AMENDMENT TO THE AMENDED AND RESTATED EMPLOYMENT AGREEMENT
Exhibit 10.6
CONFIDENTIAL PORTION MARKED [**********] HAS BEEN OMITTED PURSUANT TO
A REQUEST FOR CONFIDENTIAL TREATMENT AND FILED SEPARATELY WITH
THE SECURITIES AND EXCHANGE COMMISSION
AMENDMENT TO THE AMENDED AND RESTATED
EMPLOYMENT AGREEMENT
EMPLOYMENT AGREEMENT
This Amendment, dated as of June 29, 2007 (this “Amendment”), to the Amended and
Restated Employment Agreement, dated as of December 28, 2006, by and between Avatar Holdings Inc.,
a Delaware corporation (the “Company”), and Xxxxxx X. Xxxxxx (the “Employee”).
WITNESSETH:
WHEREAS, the Company and the Employee entered into the Amended and Restated Employment
Agreement, dated as of December 28, 2006 (the “Agreement”); and
WHEREAS, the Company and the Employee desire to amend the Agreement as set forth in this
Amendment.
NOW, THEREFORE, in consideration of the foregoing and of the mutual covenants and obligations
hereinafter set forth, the Company and the Employee, intending to be legally bound, hereby agree as
follows:
1. Section 3 of Annex I of the Agreement is hereby deleted and replaced in its entirety with
the following:
1. “The Employee is hereby awarded the following Percentages for asset sales of the
following Eligible Properties (less any payments already made under the Agreement):
Eligible Property | Percentage | |||
- *******************************************
|
** | % | ||
- Ocala Sale to Government or Not-For-Profit Buyer(a)
|
2.25 | %(b) | ||
- *******************************************
|
** | % | ||
- *******************************************
|
** | % | ||
- *******************************************
|
** | % | ||
- Rio Rico Utilities
|
1 | % | ||
- *******************************************
|
** | % | ||
- *******************************************
|
** | % | ||
- *******************************************
|
** | % |
(a) If Ocala is not sold to a Government or Not-for-Profit buyer and an
unappealable Development Order is signed for Ocala by applicable governmental agencies
and Avatar Properties Inc. as a result of Employee’s active involvement and engagement
in procuring such Development Order, then upon such signing an amount of $28,366,666.66
shall be deemed the “Net Sale Proceeds” from this Eligible Property, and the Employee
shall not be entitled to any further compensation with respect to this Eligible
Property.
(b) Notwithstanding any provision to the contrary set forth herein, any Additional
Compensation payable to the Employee in connection with the sale of the Ocala property
shall be subject to the Annual Cap (defined below) set forth in paragraph 7 below.”
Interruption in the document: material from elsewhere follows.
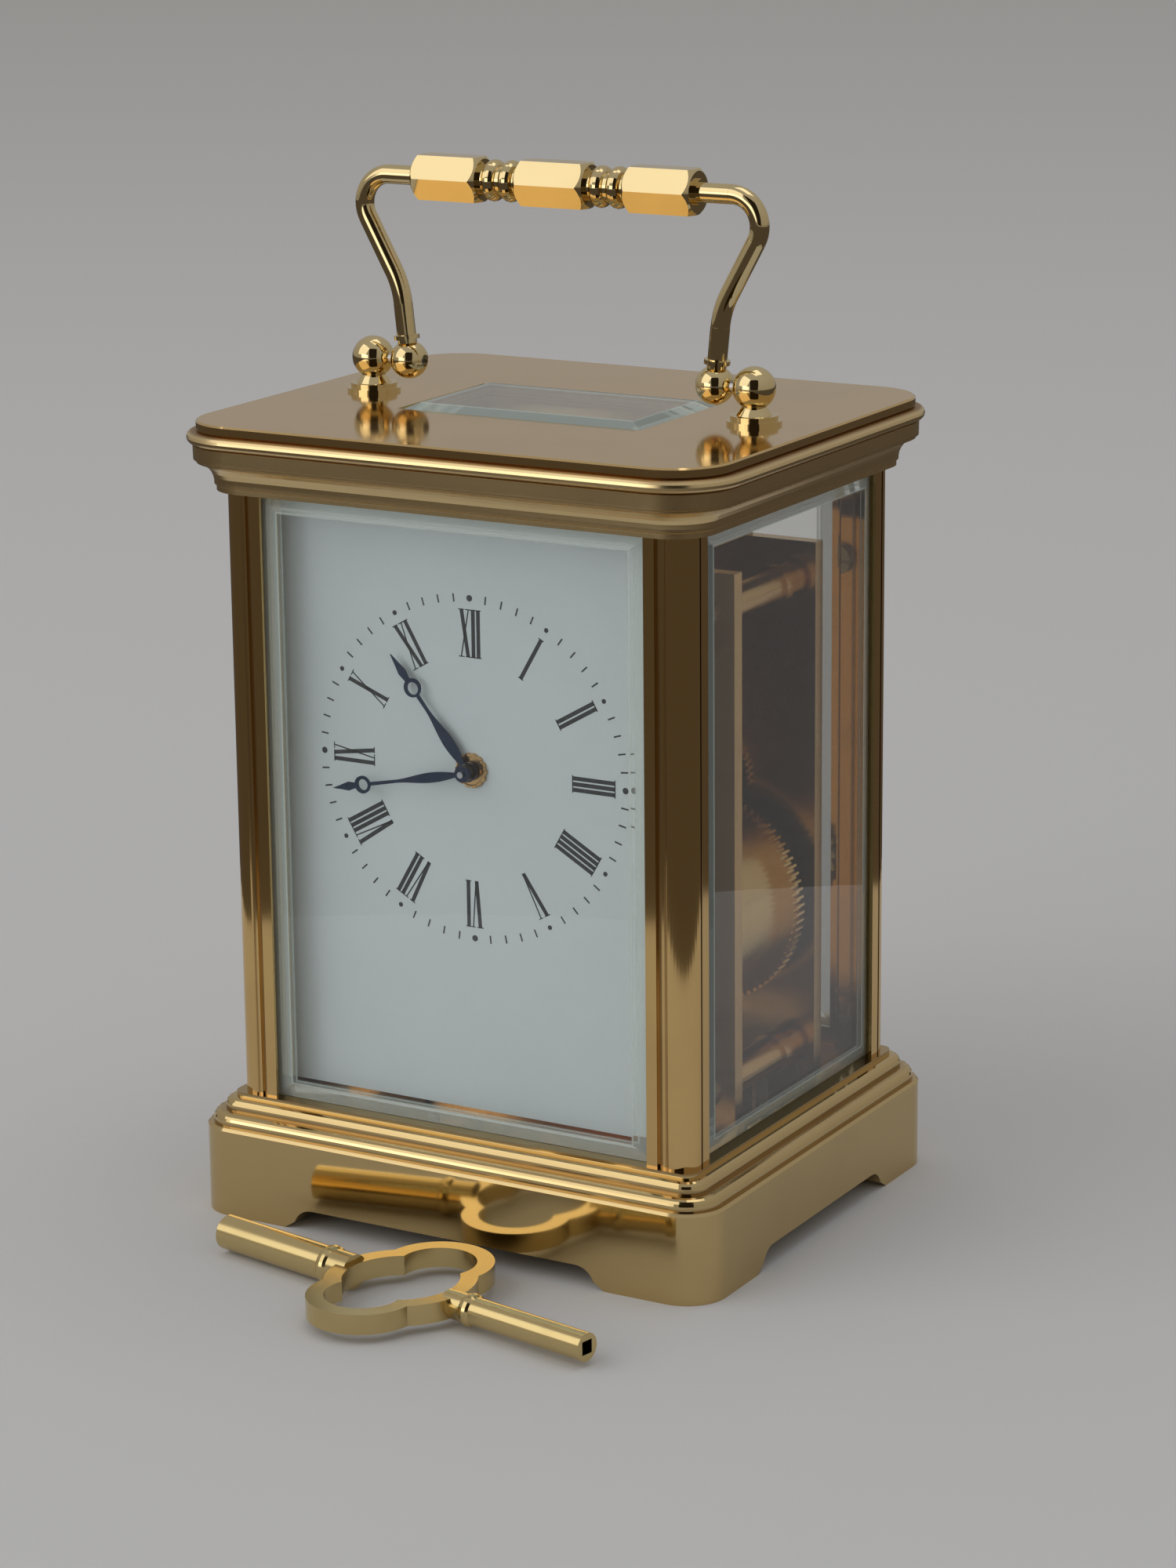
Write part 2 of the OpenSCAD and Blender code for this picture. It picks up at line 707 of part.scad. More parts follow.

2. Except as expressly set forth herein, the Agreement remains unmodified and in full force
and effect.
3. This Amendment shall be subject to, and governed by, the laws of the State of Florida
applicable to contracts made and to be performed in the State of Florida, regardless of where the
Employee is in fact required to work.
4. This Amendment may be executed in one or more counterparts, each of which shall be deemed
to be an original, but all of which taken together shall constitute one and the same instrument.
[Signature Page Follows]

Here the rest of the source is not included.